Even though many people think that claiming for a home office deduction is tantamount to inviting Internal Revenue Service Auditors, this need not be the case for a business that keeps proper records and adheres to the requirements of the law. The internal Revenue Service allows one to deduct specified office expenses from your income before calculating the taxes. In any busy office, you may lose track of the money you spend on the office. This means that you must have some categories in mind so that you can check the receipt, credit cards and checks to establish the expenses that can help you save money. This article looks at the top office deductible expenses you can claim..
The cost of supplies such as ink cartridges, desk calendars, paper and tape, cleaning materials, light bulbs, file folders and paper clips are some of the expenses the law allows you to deduct from your income before it is subjected to taxation. It is important that you keep the receipts from catalogs, office supply stores or any other outlet from which you purchase your office supplies. The full cost of such supplies should be deducted in full in the year the expenses were incurred.
Mortgage Interest or Rent
Any money spends on paying mortgage interest or rent for your office is deductible. If you have a home office, you need to calculate the percentage of the home you use as an office and estimate its rent or apportion some part of the interest you pay on mortgage as an office expense.

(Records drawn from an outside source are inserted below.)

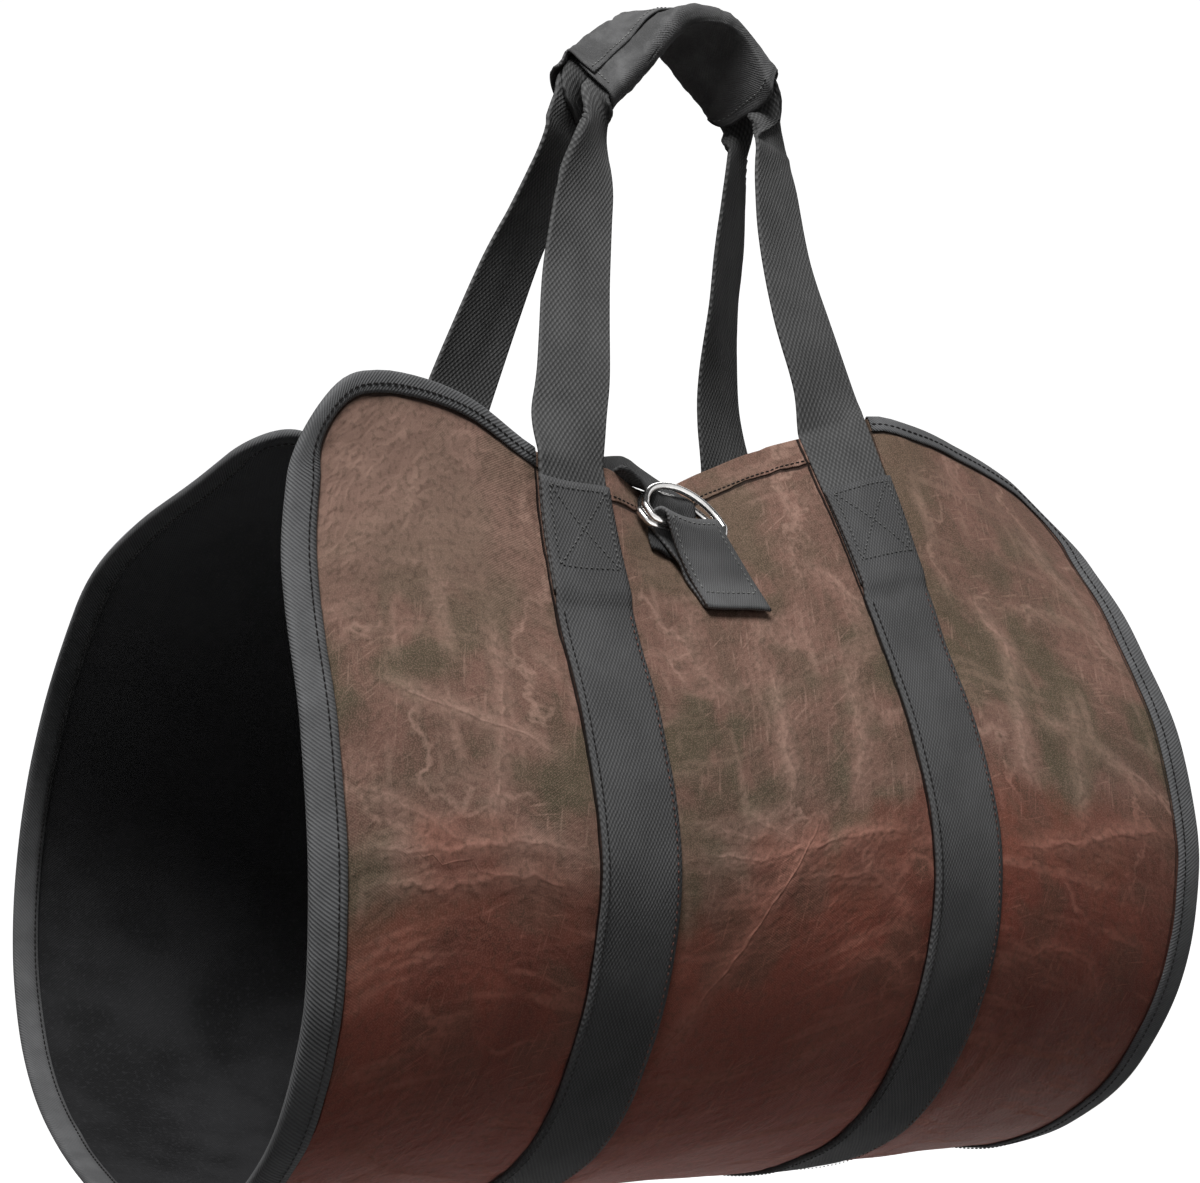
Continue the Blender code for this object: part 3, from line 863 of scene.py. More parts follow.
def grip_cloth(looks):
    f = Finish("grip cloth")
    u, v, where = f.cloth()
    weave = f.weave(u, v, 0.0012, 0.0012)
    cloud = f.noise(where, 38.0, 4.0, 0.6, 0.5)
    fuzz = f.noise(where, 1300.0, 2.0, 0.6)
    folds = f.noise(f.vector(u * 30.0, v * 150.0), 1.0, 3.0, 0.5)
    worn = f.step(f.noise(where, 85.0, 3.0, 0.6), 0.52, 0.72)
    color = looks.grip
    base = f.mix(f.step(cloud, 0.3, 0.7), scaled(color, 0.72), scaled(color, 1.2))
    base = f.mix(worn * 0.30, base, scaled(color, 1.7))
    base = f.mix(f.step(fuzz, 0.50, 0.80) * 0.35, base, scaled(color, 1.9))
    height = weave * 0.25 + fuzz * 0.5 + cloud * 1.4 + folds * 1.0
    return f.finish(base, 0.86, height, 0.0007, Specular_IOR_Level=0.05, Sheen_Weight=0.05)


def thread(color, name):
    f = Finish(name)
    where = f.position()
    twist = f.noise(where, 1800.0, 0.0, 0.5, 0.0, "3D")
    base = f.mix(f.step(twist, 0.35, 0.65), scaled(color, 0.6), scaled(color, 1.7))
    return f.finish(base, 0.60 + twist * 0.2, Specular_IOR_Level=0.12)


def nickel(looks):
    f = Finish("nickel plate")
    where = f.position()
    smudge = f.noise(where, 160.0, 3.0, 0.6, 0.0, "3D")
    pits = f.noise(where, 900.0, 1.0, 0.6, 0.0, "3D")
    base = f.mix(f.step(smudge, 0.35, 0.70), four(looks.nickel), scaled(looks.nickel, 0.80))
    roughness = 0.13 + smudge * 0.14
    return f.finish(base, roughness, smudge * 0.6 + pits * 0.2, 0.0001, Metallic=1.0)


def stitch_tree():
    """Geometry nodes that lay one thread stitch on every point of a mesh."""
    tree = bpy.data.node_groups.new("stitches", "GeometryNodeTree")
    face = tree.interface
    face.new_socket("Geometry", in_out="INPUT", socket_type="NodeSocketGeometry")
    for name, value in (("Length", 0.0027), ("Width", 0.0009), ("Height", 0.0007)):
        socket = face.new_socket(name, in_out="INPUT", socket_type="NodeSocketFloat")
        socket.default_value = value
    face.new_socket("Material", in_out="INPUT", socket_type="NodeSocketMaterial")
    face.new_socket("Geometry", in_out="OUTPUT", socket_type="NodeSocketGeometry")

    def node(kind, **values):
        """A node with these inputs, each a plain value or the output that feeds it."""
        made = tree.nodes.new(kind)
        for name, value in values.items():
            if isinstance(value, bpy.types.NodeSocket):
                tree.links.new(value, made.inputs[name])
            else:
                made.inputs[name].default_value = value
        return made

    given = node("NodeGroupInput").outputs
    bead = node("GeometryNodeMeshUVSphere", Segments=6, Rings=4, Radius=0.5)
    smooth = node("GeometryNodeSetShadeSmooth", Geometry=bead.outputs["Mesh"])
    size = node("ShaderNodeCombineXYZ", X=given["Length"], Y=given["Width"], Z=given["Height"])
    turn = node("FunctionNodeAxesToRotation")
    turn.primary_axis = "X"
    turn.secondary_axis = "Z"
    for name, socket in (("along", "Primary Axis"), ("facing", "Secondary Axis")):
        read = node("GeometryNodeInputNamedAttribute")
        read.data_type = "FLOAT_VECTOR"
        read.inputs["Name"].default_value = name
        tree.links.new(read.outputs["Attribute"], turn.inputs[socket])
    lay = node(
        "GeometryNodeInstanceOnPoints",
        Points=given["Geometry"],
        Instance=smooth.outputs["Geometry"],
        Rotation=turn.outputs["Rotation"],
        Scale=size.outputs[0],
    )
    real = node("GeometryNodeRealizeInstances", Geometry=lay.outputs["Instances"])
    stuff = node(
        "GeometryNodeSetMaterial", Geometry=real.outputs["Geometry"], Material=given["Material"]
    )
    node("NodeGroupOutput", Geometry=stuff.outputs["Geometry"])
    return tree


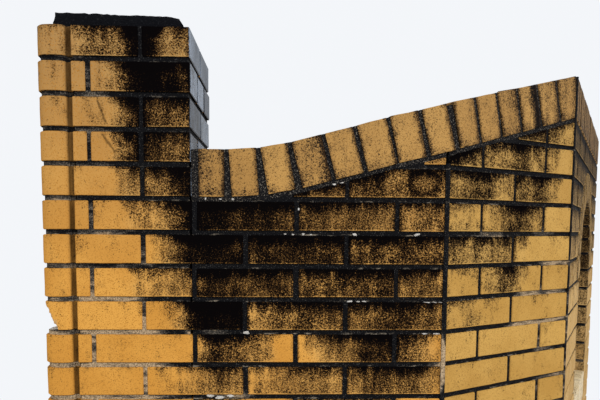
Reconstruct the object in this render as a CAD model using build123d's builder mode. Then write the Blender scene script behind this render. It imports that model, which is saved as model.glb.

The cost of utilities such as natural gas, electricity, water bill, garbage and office telephone expenses must be deducted from your business income before the income is taxed. If you use your home as an expense, you need to estimate/calculate the amount that can be deducted as office expense based on the square foot of the home vis-à-vis the square foot covered by the office. A good example is where a man who owns 1000 square- foot house uses 200-square -foot as his office. A fifth of the expenses incurred on utilities in the house as well as rent or mortgage must be treated as an office expense and deducted accordingly.
Section 179 of the tax codes provides that you can deduct the full cost of the office furniture as an expense before your income is subjected to taxation. Thus, the cost of desks, cubicle structures, chairs and filing cabinets should be deducted. This can be done by depreciating them using an acceptable method of depreciation and deducting the amount as an expense. Further, section 179 allows one to write off the full expense when it is incurred.
Under section 179, a businessman is free to write off the full cost of computers, computer accessories and software for your business. In some cases, computer repairs and the fee charged by the IT expert for setting up or trouble shooting the computer must be charged on the income before it is taxed. Other expenses incurred on items such as the scanners and the fax machines are also deducted.